Of the men who have helped, Samuel Edward Freeman, Superintendent of Metropolitan Police, deserves a prominent place. Henry Foster, my ‘Super’ at Ballarat, kind and good fellow that he was, was not helpful in the training of men just beginning their work in life, though he could be exceedingly active himself. With Freeman it was different. He not only loved and did his share of work, but he understood every detail of it. Further, if his junior officers did not do their share there was a row. There were many rows, for with one exception-that of Sub-Inspector Martin Page, one of the London police brought out under Freeman--all the juniors were in constant trouble. They were careless, stubborn or unteachable. I have seen some of these officers suspended from duty twice in a day. Freeman did not regard me as stubborn or unteachable, but I was one of the careless ones. He tried sharpness, which had its effect, no doubt - Freeman could be severe and stern - and he also tried kindly and fatherly counsel, to my great gain. For I count it a very great gain to anyone starting in the work of life, to learn something of what the term Duty means, to learn to like his work, commonplace as it may seem, and to be placed under one who is a past-master at the work, and is ready to communicate freely all he knows.
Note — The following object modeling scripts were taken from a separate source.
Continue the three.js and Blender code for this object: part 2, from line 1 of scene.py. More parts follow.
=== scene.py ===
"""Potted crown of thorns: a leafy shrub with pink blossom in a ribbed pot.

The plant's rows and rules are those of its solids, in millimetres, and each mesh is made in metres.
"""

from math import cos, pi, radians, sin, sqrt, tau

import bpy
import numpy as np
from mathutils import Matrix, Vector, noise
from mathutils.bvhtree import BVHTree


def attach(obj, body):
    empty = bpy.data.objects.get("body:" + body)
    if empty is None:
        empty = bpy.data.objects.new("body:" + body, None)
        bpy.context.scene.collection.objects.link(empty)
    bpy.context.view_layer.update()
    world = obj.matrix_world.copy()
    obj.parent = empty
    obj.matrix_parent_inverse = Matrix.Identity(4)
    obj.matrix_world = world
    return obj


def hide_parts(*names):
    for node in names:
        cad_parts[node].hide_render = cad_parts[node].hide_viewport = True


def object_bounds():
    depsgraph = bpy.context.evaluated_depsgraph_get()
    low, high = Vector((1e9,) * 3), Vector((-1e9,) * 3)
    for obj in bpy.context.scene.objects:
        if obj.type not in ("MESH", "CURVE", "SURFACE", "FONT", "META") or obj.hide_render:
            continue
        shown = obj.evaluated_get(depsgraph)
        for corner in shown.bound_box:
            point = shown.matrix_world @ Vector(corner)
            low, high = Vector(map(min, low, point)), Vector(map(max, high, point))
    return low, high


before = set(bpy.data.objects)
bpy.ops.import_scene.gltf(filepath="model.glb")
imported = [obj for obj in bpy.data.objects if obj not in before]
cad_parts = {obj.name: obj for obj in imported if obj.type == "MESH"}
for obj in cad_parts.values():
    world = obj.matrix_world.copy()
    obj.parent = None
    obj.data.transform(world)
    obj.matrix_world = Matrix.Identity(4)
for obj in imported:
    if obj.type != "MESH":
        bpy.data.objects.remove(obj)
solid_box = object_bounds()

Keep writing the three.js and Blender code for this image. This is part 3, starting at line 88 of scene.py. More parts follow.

The benefactors of whom I have spoken came into the first three or four years of my official life, a very critical time for many reasons. If I except a friendship with Robert O’Hara Burke, and later with C H Nicolson -the latter an example of men who love their work - during the ensuing forty years or so I had to play a lone hand, sometimes against very adverse influences. Not that I have any grounds for personal complaint, since my advancement in the service was quite as rapid as I had any right to expect. It is true, nevertheless, that during those forty years I learned as much from my juniors in the service as I did from any of my seniors, so few there were of these seniors really interested in their work.